[Exercise] Please output the data below exactly as given, starting at its first line and stopping after the line that contains "for node in".

-- Begin --

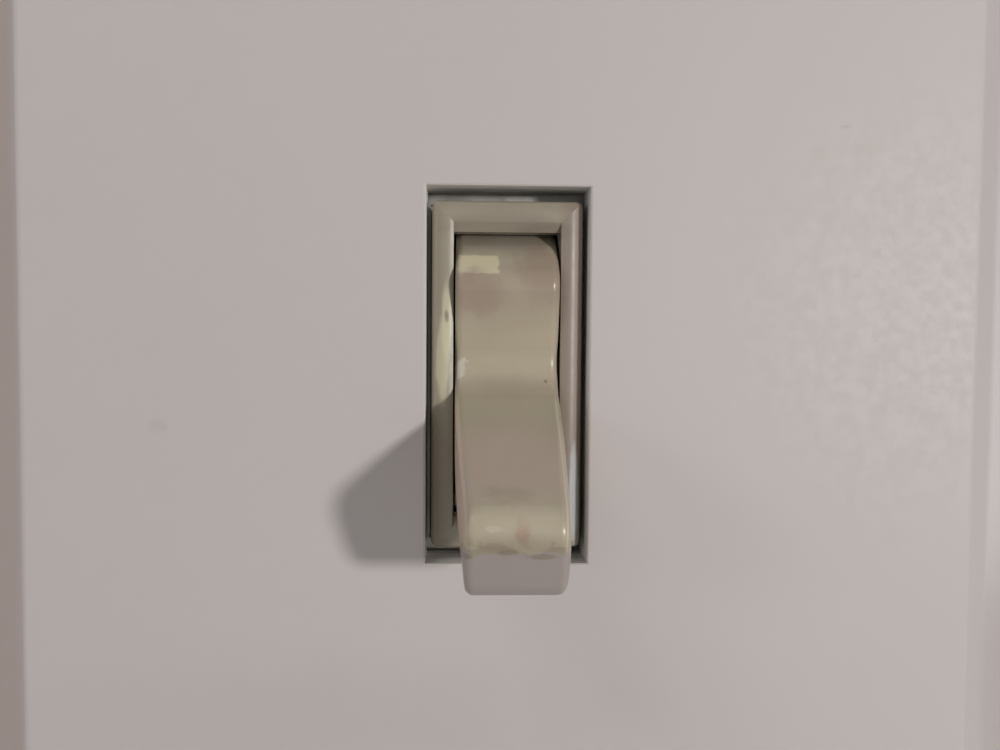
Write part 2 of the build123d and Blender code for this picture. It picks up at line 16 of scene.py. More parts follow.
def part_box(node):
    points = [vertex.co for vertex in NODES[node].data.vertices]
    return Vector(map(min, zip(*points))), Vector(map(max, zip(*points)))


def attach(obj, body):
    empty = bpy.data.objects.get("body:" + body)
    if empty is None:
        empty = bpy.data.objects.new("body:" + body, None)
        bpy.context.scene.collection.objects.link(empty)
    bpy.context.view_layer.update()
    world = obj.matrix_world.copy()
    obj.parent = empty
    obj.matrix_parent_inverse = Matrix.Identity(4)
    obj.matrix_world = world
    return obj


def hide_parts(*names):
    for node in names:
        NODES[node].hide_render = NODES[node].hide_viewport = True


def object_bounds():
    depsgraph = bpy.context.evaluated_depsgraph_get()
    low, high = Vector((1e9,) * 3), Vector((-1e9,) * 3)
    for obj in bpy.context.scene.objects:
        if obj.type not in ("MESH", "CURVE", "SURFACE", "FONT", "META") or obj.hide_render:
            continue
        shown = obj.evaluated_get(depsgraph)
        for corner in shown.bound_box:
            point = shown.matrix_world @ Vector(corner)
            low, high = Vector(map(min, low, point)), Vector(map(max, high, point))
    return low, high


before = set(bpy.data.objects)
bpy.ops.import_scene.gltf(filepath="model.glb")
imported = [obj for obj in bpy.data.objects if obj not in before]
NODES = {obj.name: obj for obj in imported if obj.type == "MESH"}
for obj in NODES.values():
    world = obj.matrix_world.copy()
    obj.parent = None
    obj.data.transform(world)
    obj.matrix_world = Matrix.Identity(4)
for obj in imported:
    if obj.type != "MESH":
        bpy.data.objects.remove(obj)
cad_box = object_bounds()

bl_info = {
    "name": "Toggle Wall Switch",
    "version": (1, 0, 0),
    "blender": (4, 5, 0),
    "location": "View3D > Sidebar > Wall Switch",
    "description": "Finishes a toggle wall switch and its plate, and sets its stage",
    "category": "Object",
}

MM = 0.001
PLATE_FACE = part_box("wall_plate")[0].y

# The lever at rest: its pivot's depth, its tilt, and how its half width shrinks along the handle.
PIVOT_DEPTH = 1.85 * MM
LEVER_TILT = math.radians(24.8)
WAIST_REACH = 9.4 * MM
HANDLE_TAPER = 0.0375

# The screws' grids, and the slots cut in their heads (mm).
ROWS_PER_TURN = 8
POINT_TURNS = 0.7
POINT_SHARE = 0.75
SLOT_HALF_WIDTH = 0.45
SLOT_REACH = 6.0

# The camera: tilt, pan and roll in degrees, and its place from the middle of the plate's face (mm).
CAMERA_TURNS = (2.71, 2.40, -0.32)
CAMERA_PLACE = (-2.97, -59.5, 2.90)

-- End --

[The reply]
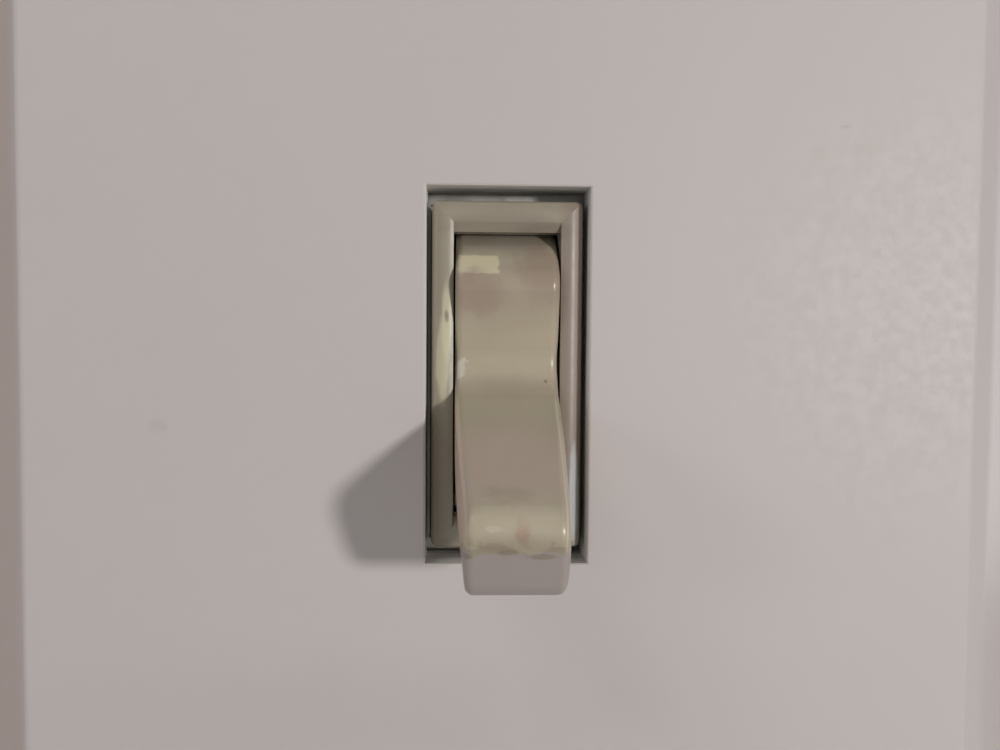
Write part 2 of the build123d and Blender code for this picture. It picks up at line 16 of scene.py. More parts follow.
def part_box(node):
    points = [vertex.co for vertex in NODES[node].data.vertices]
    return Vector(map(min, zip(*points))), Vector(map(max, zip(*points)))


def attach(obj, body):
    empty = bpy.data.objects.get("body:" + body)
    if empty is None:
        empty = bpy.data.objects.new("body:" + body, None)
        bpy.context.scene.collection.objects.link(empty)
    bpy.context.view_layer.update()
    world = obj.matrix_world.copy()
    obj.parent = empty
    obj.matrix_parent_inverse = Matrix.Identity(4)
    obj.matrix_world = world
    return obj


def hide_parts(*names):
    for node in names:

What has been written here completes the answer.